Fulfordianthus evansii
- Conservation status: Vulnerable (IUCN 2.3)

Scientific classification
- Kingdom: Plantae
- Division: Marchantiophyta
- Class: Jungermanniopsida
- Order: Lejeuneales
- Family: Lejeuneaceae
- Genus: Fulfordianthus
- Species: F. evansii
- Binomial name: Fulfordianthus evansii (Fulford) Gradst.
- Synonyms: Thysananthus evansii Fulford;

= Fulfordianthus evansii =

- Genus: Fulfordianthus
- Species: evansii
- Authority: (Fulford) Gradst.
- Conservation status: VU
- Synonyms: Thysananthus evansii Fulford

Species of liverwort

Fulfordianthus evansii is a species of liverwort in the family Lejeuneaceae. It is found in Belize, Costa Rica, Guatemala, and Panama. Its natural habitat is subtropical or tropical moist lowland forests.

==Taxonomy==

The species was first described as Thysananthus evansii by Margaret Fulford in 1941, publishing the description in the Bulletin of the Torrey Botanical Club. In 1992, Stephan Robbert Gradstein transferred it to the genus Fulfordianthus, creating its current accepted binomial name. In the same year, Schuster attempted to move the species to Thysanopsis, but this combination was not validly published. The type specimen was collected in Punta Gorda, Belize, though the collector's identity is unknown. This holotype is housed in the herbarium of the Cincinnati Museum Center (CINC).

==Description==

Fulfordianthus evansii is a small liverwort with irregularly branching stems that grow up to 2 cm long and 2 mm wide. Female plants show a distinctive forking pattern when reproductive structures are present. The stem's surface is composed of 60–90 rows of cells.

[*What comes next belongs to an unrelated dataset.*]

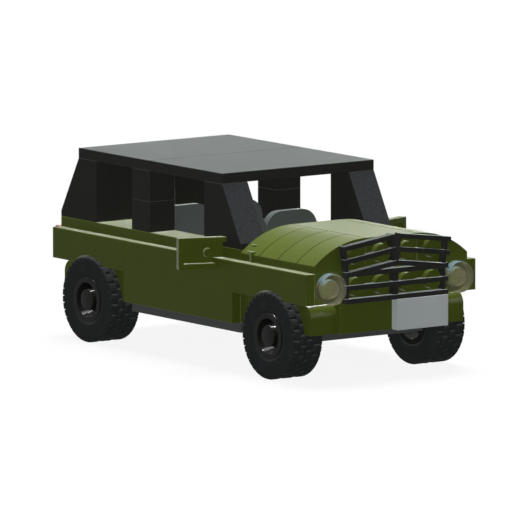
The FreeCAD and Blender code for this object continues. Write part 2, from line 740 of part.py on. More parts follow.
def make_mirror(side):
    """A flat mirror that leans to the rear, cut to sit against the body and its ledge."""
    name = f"mirror_{side}"
    plate = box(
        f"{name}_plate", ("-mirror_thickness", "0"),
        side_span(side, "-mirror_thickness", "mirror_length"), ("0", "mirror_height"))
    recess = box(
        f"{name}_recess", ("-mirror_recess", "cut_overrun"),
        side_span(side, "-mirror_thickness", "mirror_length - mirror_rim"),
        ("mirror_rim", "mirror_height - mirror_rim"))
    boss = rod(
        f"{name}_boss", "mirror_boss_radius", "mirror_thickness", FORWARD,
        "-mirror_thickness", across(side, "mirror_boss_place"), "mirror_height / 2")
    blade = join(f"{name}_blade", [cut(f"{name}_hollow", plate, recess), boss])
    blade.Placement.Rotation = FreeCAD.Rotation(UPWARD, 1)
    bind(blade, Placement__Rotation__Angle=across(side, "sweep_angle"))
    hinge_x = "cowl_x - mirror_place"
    put(blade, hinge_x, across(side, "half_width"), "waist_z + mirror_rise - mirror_height")
    length = (f"{hinge_x} - mirror_length", f"{hinge_x} + mirror_length")
    body_side = box(
        f"{name}_body_side", length, side_span(side, "0", "half_width"), ("floor_z", "top_z"))
    panel_side = box(
        f"{name}_panel_side", length, side_span(side, "0", "panel_y"), ("floor_z", "ledge_z"))
    keep(cut(f"{name}_cut", blade, join(f"{name}_seat", [body_side, panel_side])), name)


# The whole car

def make_car():
    make_chassis()
    for end in ENDS:
        make_axle_plate(end)
        for side in SIDES:
            make_tyre(end, side)
            make_rim(end, side)
            make_wing(end, side)
            make_seat(end, side)
    make_blocks()
    make_waist()
    make_hood_top()
    make_rear_wall()
    make_roof()
    make_number_plate()
    for side in SIDES:
        make_cab_wall(side)
        make_side_panels(side)
        make_hood_side(side)
        make_pillars(side)
        make_headlamp(side)
        make_tail_lamp(side)
        make_lower_grille(side)
        make_upper_grille(side)
        make_mirror(side)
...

The leaves have two distinct parts: a larger upper lobe and a smaller lower lobule. The upper lobe is oblong in shape, about 1 mm long and 0.5–0.6 mm wide. Its edges show tiny tooth-like projections formed by protruding cells, particularly in the upper half. Under magnification, the leaf cells appear square to hexagonal in the middle of the leaf, becoming more elongated near the base. Unlike many related species, this liverwort lacks oil bodies within its cells.

The lower leaf lobules are very small (0.1–0.2 mm long) and feature a distinctive long, curved tooth made up of up to 10 cells. The underleaves, which are leaf-like structures on the plant's underside, overlap loosely and spread outward, measuring about 0.5–0.6 mm long and slightly wider than long, with small teeth along their upper edges.

The male and female reproductive structures (androecia and gynoecia) follow the typical pattern for the genus. The protective leaves around the female reproductive structures (bracts) are oblong with irregular teeth along their upper edges. The perianth (the protective structure around the developing reproductive organs) is typical for the genus, featuring a small beak-like projection 3–10 cells long. The spore-producing structure (sporophyte) has not been observed in this species.

==Distribution and habitat==

Fulfordianthus evansii grows as an epiphyte on tree trunks in undisturbed lowland rainforest of Central America, where it occurs at sea level. The species has been documented in four countries: Guatemala, Belize, Costa Rica, and Panama. It is rare, known from only about half a dozen collections across its range. The species has been found in Tortuguero National Park, Costa Rica, and more recently on Barro Colorado Island, Panama, which represents its only known locality in that country. Historical collections exist from Guatemala's east coast and Belize, though these are older records that have not been recently reconfirmed.

==Conservation status==
Fulfordianthus evansii is listed as vulnerable on the International Union for the Conservation of Nature Red List under criteria B1 and B2cd, based on its limited distribution and declining habitat. Its habitat requirements are specific, requiring undisturbed lowland rainforest – an ecosystem type that is rapidly disappearing throughout Central America due to deforestation. The species' current status in much of its historical range is uncertain, as many known collections are old. Active conservation efforts and further field surveys are needed to confirm whether populations persist in other parts of its range.